THE DIFFERENCE IF YOU MARRY A WELSH GIRL

A man married a Greek girl. He told her that she was to do the
dishes and house cleaning. It took a couple of days, but on the third
day he came home to see a clean house and dishes washed and put away.

A second man married a Thai girl. He gave his wife orders that she
was to do... ...all the cleaning, dishes and the cooking. The first
day he didn't see any results but the next day he saw it was better.
By the third day he saw his house was clean, the dishes were done, and
there was a huge dinner on the table.

A third man married a girl from Wales. He ordered her to keep
the house cleaned, dishes washed, lawn mowed, laundry washed, and hot
meals on the table for every meal.

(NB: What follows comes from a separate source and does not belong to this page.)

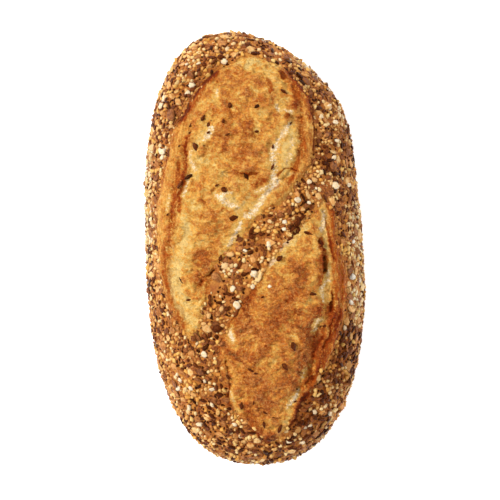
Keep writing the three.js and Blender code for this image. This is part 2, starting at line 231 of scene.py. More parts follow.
REDDENED = [
    (1.2, [(22, 99, 2.4), (28.4, 91, 3.6), (32.4, 81, 4), (33, 72, 3.4)]),
    (1.0, [(28.6, 71, 2), (28.4, 61, 2.4), (28.8, 53, 3), (25.6, 46, 2), (21, 36, 1.4), (14, 28, 1.2)]),
    (0.8, [(35.8, 66, 1.5), (36, 54, 1.5)]),
    (0.75, [(33, 64, 1.4), (33, 53, 1.8), (31, 45, 2), (26.6, 38.6, 1.6)]),
    (0.9, [(0, 35.6, 2), (6.6, 36.4, 2.6)]),
    (0.9, [(-8, 41, 2.4), (-3, 40, 2.6), (2, 39.4, 2)]),
    (1.5, [(11.6, 93, 1.2), (12.6, 85, 1.4), (14, 79, 1.2)]),
    (0.8, [(-14, 100.6, 1.2), (-8, 101.6, 1), (-3, 101.2, 1)]),
    (0.8, [(21, 75, 1.4), (20.4, 71, 2)]),
    (1.25, [(44.4, 25, 2.2), (43.8, 14, 2.4), (44.6, 4, 3), (46, -8, 3.8), (47, -20, 4), (46, -34, 4),
            (42, -48, 4), (37.6, -58, 3.8), (32, -69, 3.4), (25.5, -83, 2.8), (20.5, -95, 2.4)]),
    (0.6, [(-19, 97, 2), (-27, 87.5, 2.6), (-34, 77, 2.4)]),
    (1.4, [(-33, 66, 1.6), (-34.8, 58, 2.2), (-35.6, 48, 2.4), (-37.4, 38, 2.6), (-38.8, 28, 1.8),
           (-39.2, 21, 1)]),
    (1.25, [(-40, 48, 1.4), (-41, 38, 2.2), (-42.6, 28, 2.4), (-44, 18, 2.8), (-45.6, 8, 1.8),
            (-47, 2, 1.4)]),
    (1.5, [(-17, 98.6, 2.2), (-25, 90, 3), (-31.5, 80.5, 3), (-36.6, 72, 2.2)]),
    (0.9, [(-41, 64, 1.6), (-46.5, 52, 1.8), (-50.5, 38, 1.6)]),
    (0.9, [(-49, 5, 2.4), (-49.4, -8, 2.8), (-49.4, -20, 2.8), (-46.6, -32, 2.6), (-41.6, -43, 1.6)]),
    (0.5, [(-14, 62, 4), (-6, 50, 6), (0, 66, 4)]),
    (0.5, [(12, 88, 3), (13.5, 78, 3), (12, 66, 2.4)]),
    (0.5, [(-17, 12, 4), (-24, 2, 5), (-29, -8, 5), (-30, -20, 3)]),
    (0.35, [(22, -12, 7), (14, -30, 11), (9, -50, 12), (6, -70, 11), (4, -86, 8)]),
    (1.1, [(36, 3, 2.4), (36.4, -5, 2.8), (35.4, -12, 2.6), (34.4, -20, 2)]),
    (1.0, [(33, -30, 2.6), (33, -39, 3), (33.6, -50, 4), (32, -59, 4), (28, -67, 3.6), (23, -76, 3)]),
    (0.8, [(3, -20, 2), (-4, -28, 2.6), (-10, -38, 2.6), (-15, -46, 2)]),
    (1.0, [(-8, -88, 2.6), (-5, -97, 3.6), (-1, -105, 3)]),
    (1.7, [(41, -36, 2.6), (39.6, -50, 3.4), (36, -60, 3.4), (31.6, -70, 3), (26, -82, 2.4)]),
    (1.1, [(42.6, 22, 1.4), (42.4, 10, 1.6), (43, 0, 2), (43.6, -12, 2.4), (43.4, -22, 2.4),
           (43, -34, 2.4), (41.6, -42, 2.2)]),
    (1.3, [(25, 95, 3), (27, 86, 3.4), (25, 77, 2.2)]),
    (0.6, [(-12, -93, 2.6), (-6, -99, 3)]),
    (0.6, [(22.5, 80, 2.4), (25, 83, 2)]),
    (0.5, [(4, 35.5, 3), (-24, 7.4, 2)]),
]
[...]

The first day he didn't see
anything, the second day he didn't see anything either but by
The third day, some of the swelling had gone down and he could see a
little out of his left eye and his arm was healed enough that he could
fix himself a sandwich and load the dishwasher. He still has some
difficulty when he tries to walk though.



Mike Morgan

  • Guest
Re: From my Dad
« Reply #1 on: February 29, 2012, 08:33:21 PM »
"Ever since we got married, my wife has tried to change me. She got me to stop drinking, smoking and running around until all hours of the night. She taught me how to dress well, enjoy the fine arts, gourmet cooking, classical music, even how to invest in the stock market," said the man.
 
"Sounds like you may be bitter because she changed you so drastically,"remarked his friend.
 
"Im not bitter. Now that Im so improved, she just isnt good enough for me."